You don’t need a fancy pair of binoculars or encyclopedic knowledge to get started. Websites like eBird show illustrated checklists of what species to look out for. And several groups around the Central Coast host guided walks and social events.

Aside from her classes, Adams recommends Watsonville Wetlands Watch and the Nature Center at Ramsay Park as resources for learning about local birds and migrations. The Santa Cruz Bird Club and the Monterey Audubon Society also arrange walks and provide good starting points.

Odd birds in odd places

Jonathan Pilch, the executive director of Watsonville Wetlands Watch, encourages anyone who’s interested to explore the nine miles of accessible trails around the Watsonville Slough System. At over 800 acres, it is one of California’s largest remaining coastal freshwater wetlands.

“There’s a lot of different access points, and each of them offers unique experiences,” he says. Both the Watsonville Wetlands Watch website and the Watsonville Public Works website offer trail maps, and the Wetlands site also includes colorful bird, plant and fish guides. 

“The Monterey Bay, in general, is really unique,” he says. “There’s Watsonville sloughs, there’s also Elkhorn Slough. There are other smaller areas in northern Santa Cruz County … within Santa Cruz County, they’re an incredibly unique resource in terms of how big and expansive the habitat areas are.”

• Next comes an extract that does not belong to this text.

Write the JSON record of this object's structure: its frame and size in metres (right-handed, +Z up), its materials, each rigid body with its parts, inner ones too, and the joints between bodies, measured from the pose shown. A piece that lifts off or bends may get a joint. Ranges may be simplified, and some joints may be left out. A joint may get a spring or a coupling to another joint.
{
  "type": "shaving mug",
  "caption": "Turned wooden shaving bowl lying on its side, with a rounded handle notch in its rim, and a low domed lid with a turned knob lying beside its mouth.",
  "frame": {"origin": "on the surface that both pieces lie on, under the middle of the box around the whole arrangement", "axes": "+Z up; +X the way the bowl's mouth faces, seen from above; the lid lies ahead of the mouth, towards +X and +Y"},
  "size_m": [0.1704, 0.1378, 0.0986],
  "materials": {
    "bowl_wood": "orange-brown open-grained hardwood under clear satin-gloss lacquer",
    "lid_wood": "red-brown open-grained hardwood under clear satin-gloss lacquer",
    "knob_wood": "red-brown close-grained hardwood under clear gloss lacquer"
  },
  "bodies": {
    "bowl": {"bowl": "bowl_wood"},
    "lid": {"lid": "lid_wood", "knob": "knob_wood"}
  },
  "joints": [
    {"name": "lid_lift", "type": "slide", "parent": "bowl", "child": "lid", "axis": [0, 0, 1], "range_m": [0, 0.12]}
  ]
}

In addition to looking for seasonal bird species, Pilch enjoys watching how the overall habitats change with the seasons. In the fall, previously submerged areas of the wetlands dry down into mudflats. These changes bring in different types of plant and animal species. 

“As the mudflats are exposed, you have migrating shorebirds that come into the slough system that are not there throughout other times of the year,” he says. “Different types of plovers and sandpipers and other species like that.”

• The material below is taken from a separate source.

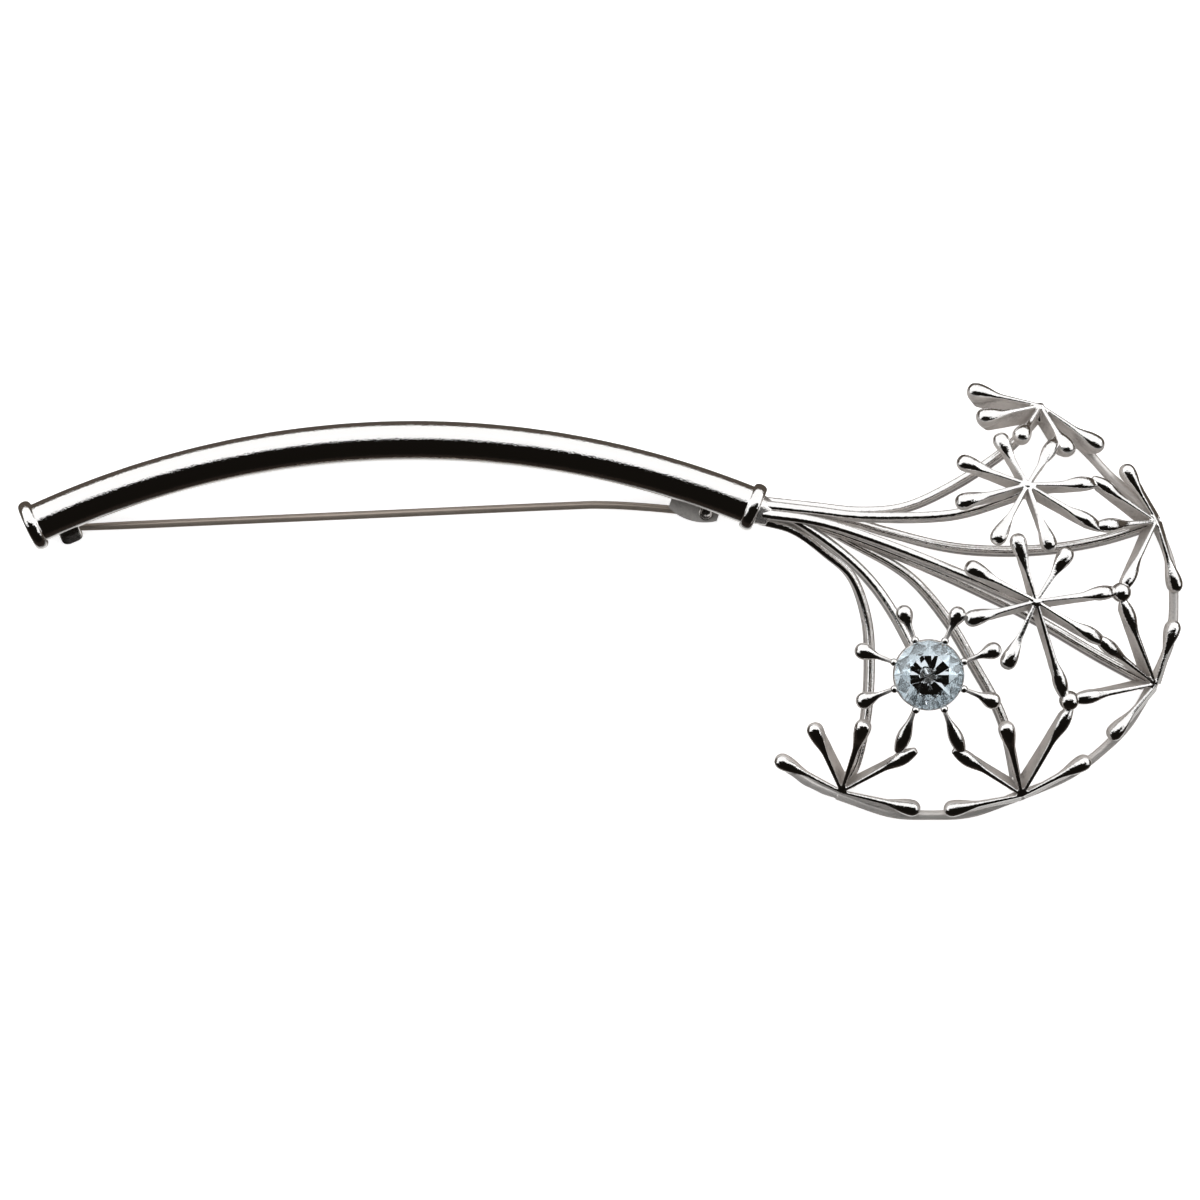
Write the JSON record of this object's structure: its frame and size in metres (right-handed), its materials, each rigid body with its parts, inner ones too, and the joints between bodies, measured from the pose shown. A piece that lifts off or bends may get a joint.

The shifts happen quickly. You can walk the same trail a few weeks apart and see a completely new environment. 

“Every day is different,” says Rinkert. “Even if you visit the same place at the same time, you’re always going to see something different than what you did previously. And that’s what keeps it interesting, in part at least.”

Terning Signals

For many birders, the pursuit becomes more than a hobby. In addition to making simple walks feel like a treasure hunt, it becomes a way to build community and changes how many of them view the spaces around them.

“It’s a way to understand the world in a nonhuman way,” says Lange. “These creatures have been living in the habitat and engaging in it and manipulating it and transforming it in some ways for millions of years, and we’re more recent arrivals on the scene.” He says human activity also begins to stick out.

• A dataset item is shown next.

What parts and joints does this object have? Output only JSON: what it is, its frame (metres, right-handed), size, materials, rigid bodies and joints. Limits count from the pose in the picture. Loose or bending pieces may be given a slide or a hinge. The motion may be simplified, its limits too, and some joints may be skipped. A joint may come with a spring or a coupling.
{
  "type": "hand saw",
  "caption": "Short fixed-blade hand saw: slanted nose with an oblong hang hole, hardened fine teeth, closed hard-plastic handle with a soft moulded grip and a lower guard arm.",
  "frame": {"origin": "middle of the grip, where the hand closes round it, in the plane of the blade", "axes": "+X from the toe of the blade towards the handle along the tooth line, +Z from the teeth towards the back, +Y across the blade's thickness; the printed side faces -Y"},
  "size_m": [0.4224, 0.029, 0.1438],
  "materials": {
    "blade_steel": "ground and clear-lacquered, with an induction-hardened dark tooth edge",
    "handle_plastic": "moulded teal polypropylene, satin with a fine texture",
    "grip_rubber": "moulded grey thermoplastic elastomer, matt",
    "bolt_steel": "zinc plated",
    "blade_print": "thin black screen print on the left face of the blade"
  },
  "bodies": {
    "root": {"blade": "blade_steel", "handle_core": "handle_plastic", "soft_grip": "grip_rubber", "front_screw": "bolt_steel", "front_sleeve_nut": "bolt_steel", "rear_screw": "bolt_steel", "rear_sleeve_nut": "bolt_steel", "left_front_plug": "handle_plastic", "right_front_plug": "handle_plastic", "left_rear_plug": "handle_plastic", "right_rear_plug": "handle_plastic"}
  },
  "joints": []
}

“You see degraded habitat and things that used to be there that are now removed, that you can only imagine the change that that brought to the birdlife. For example, huge swaths of the San Joaquin Valley were once just a giant marsh. That’s obviously been dried up and engineered for agriculture.”

Climate change and more intense wildfire seasons provide another example. Some local birders expect that last year’s fires will have an impact on this year’s migrations. Lost habitat and food resources could push birds onto new routes.

“Part of it is the possible inability to stop at a particular place to refuel and then move on,” says Adams. “If a bird is forced to fly farther distances than it ordinarily would without refueling, that can result in loss of muscle. So, it’ll be interesting to see what happens with birds like our yellow-rumped warblers or Townsend’s warblers, etc. that come from the north for the winter.”